# [Prompt]
Take all the material and copy it exactly.

# [Data block]
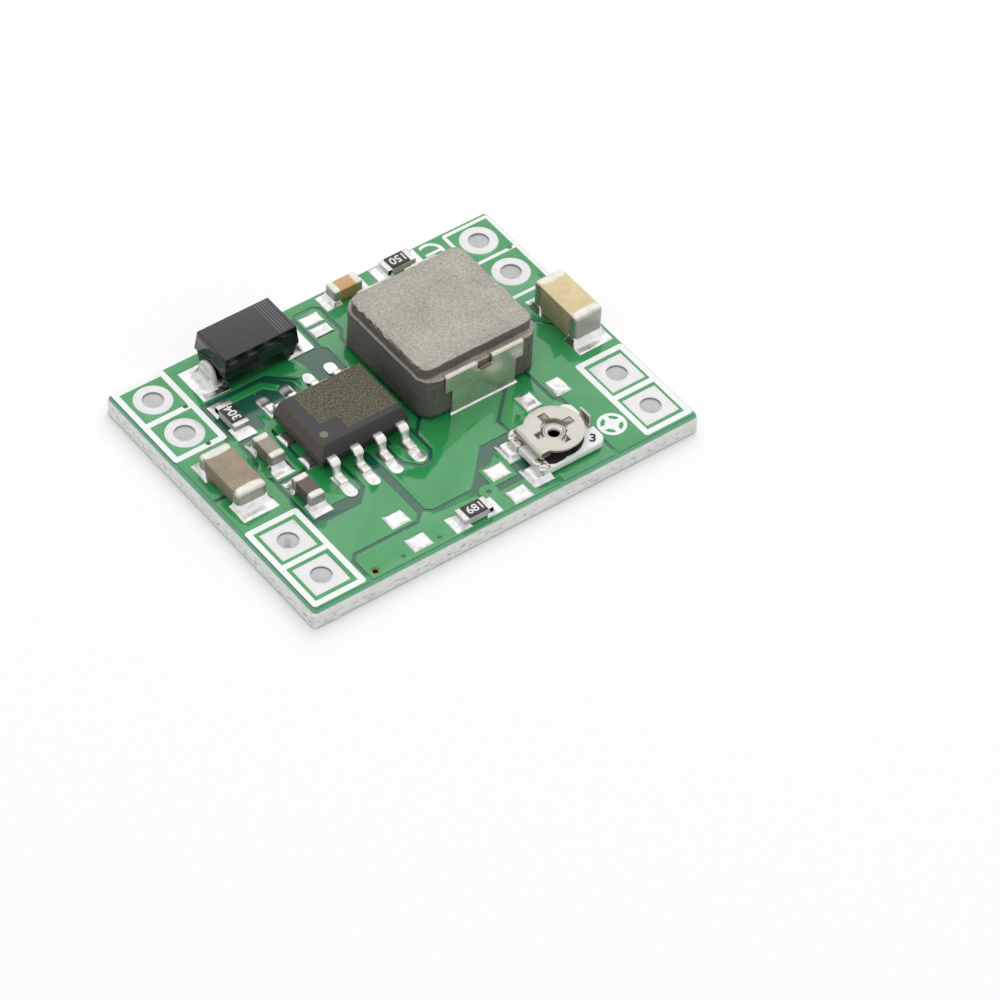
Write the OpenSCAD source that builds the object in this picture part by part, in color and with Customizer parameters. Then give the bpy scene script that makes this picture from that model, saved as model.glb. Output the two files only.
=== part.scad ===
// Step-down converter module: a scored circuit board with its parts soldered on the upper face.
// Millimetres. The origin is the middle of the eight terminal holes, on the underside of the board.
// +X runs along the long edge towards the output holes, +Y towards the rear edge, +Z up.

/* [Board] */
// Length of the board at its upper face
board_l = 21.55; // [20:0.05:26]
// Width of the board at its upper face
board_w = 16.35; // [15:0.05:20]
// Finished thickness with copper and mask
board_t = 1.0; // [0.8:0.1:1.6]
// Radius of the board's four corners
board_corner_r = 0.3; // [0.1:0.05:0.6]
// Depth of each score groove
score_depth = 0.3; // [0.15:0.05:0.35]
// How far the broken web stands out past the score
score_web = 0.08; // [0.02:0.01:0.15]

/* [Copper and mask] */
// Copper thickness
copper_t = 0.035; // [0.03:0.005:0.07]
// Solder mask thickness
mask_t = 0.025; // [0.015:0.005:0.03]
// Bare border along the front and the left edge, and half of it along the right one
copper_border = 0.28; // [0.2:0.01:0.28]
// Bare border along the rear edge
rear_border = 0.06; // [0.04:0.01:0.07]
// Width of the mask's step beside each copper edge
mask_step = 0.03; // [0.02:0.01:0.05]
// Width of a narrow channel between two pours
channel_w = 0.25; // [0.2:0.01:0.3]
// Width of the wide channel between the controller's pours
wide_channel_w = 0.52; // [0.4:0.02:0.6]
// Width of a thin trace
trace_w = 0.32; // [0.25:0.01:0.4]
// Width of a broad trace
broad_trace_w = 0.65; // [0.5:0.05:0.8]
// Outer radius of the copper ring round the feedback via
feedback_ring_r = 0.42; // [0.36:0.02:0.46]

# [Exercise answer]
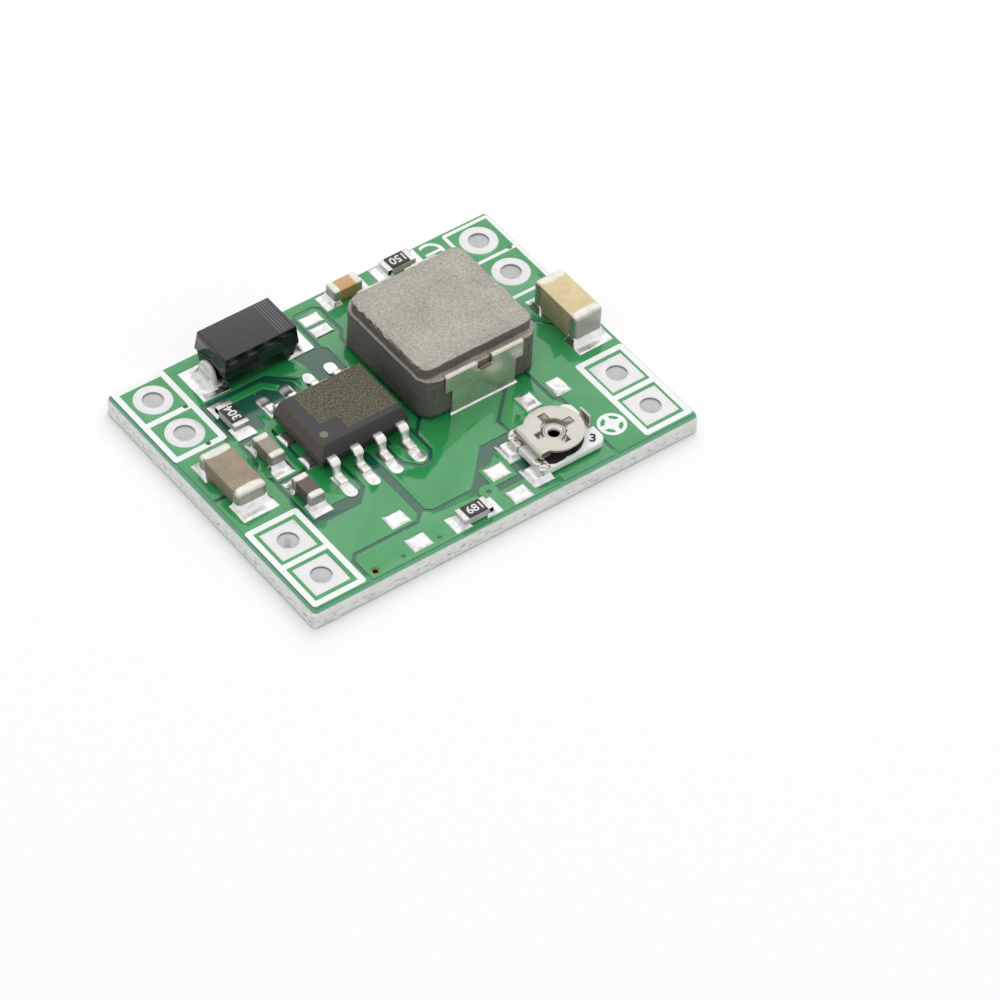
Write the OpenSCAD source that builds the object in this picture part by part, in color and with Customizer parameters. Then give the bpy scene script that makes this picture from that model, saved as model.glb. Output the two files only.
=== part.scad ===
// Step-down converter module: a scored circuit board with its parts soldered on the upper face.
// Millimetres. The origin is the middle of the eight terminal holes, on the underside of the board.
// +X runs along the long edge towards the output holes, +Y towards the rear edge, +Z up.

/* [Board] */
// Length of the board at its upper face
board_l = 21.55; // [20:0.05:26]
// Width of the board at its upper face
board_w = 16.35; // [15:0.05:20]
// Finished thickness with copper and mask
board_t = 1.0; // [0.8:0.1:1.6]
// Radius of the board's four corners
board_corner_r = 0.3; // [0.1:0.05:0.6]
// Depth of each score groove
score_depth = 0.3; // [0.15:0.05:0.35]
// How far the broken web stands out past the score
score_web = 0.08; // [0.02:0.01:0.15]

/* [Copper and mask] */
// Copper thickness
copper_t = 0.035; // [0.03:0.005:0.07]
// Solder mask thickness
mask_t = 0.025; // [0.015:0.005:0.03]
// Bare border along the front and the left edge, and half of it along the right one
copper_border = 0.28; // [0.2:0.01:0.28]
// Bare border along the rear edge
rear_border = 0.06; // [0.04:0.01:0.07]
// Width of the mask's step beside each copper edge
mask_step = 0.03; // [0.02:0.01:0.05]
// Width of a narrow channel between two pours
channel_w = 0.25; // [0.2:0.01:0.3]
// Width of the wide channel between the controller's pours
wide_channel_w = 0.52; // [0.4:0.02:0.6]
// Width of a thin trace
trace_w = 0.32; // [0.25:0.01:0.4]
// Width of a broad trace
broad_trace_w = 0.65; // [0.5:0.05:0.8]
// Outer radius of the copper ring round the feedback via
feedback_ring_r = 0.42; // [0.36:0.02:0.46]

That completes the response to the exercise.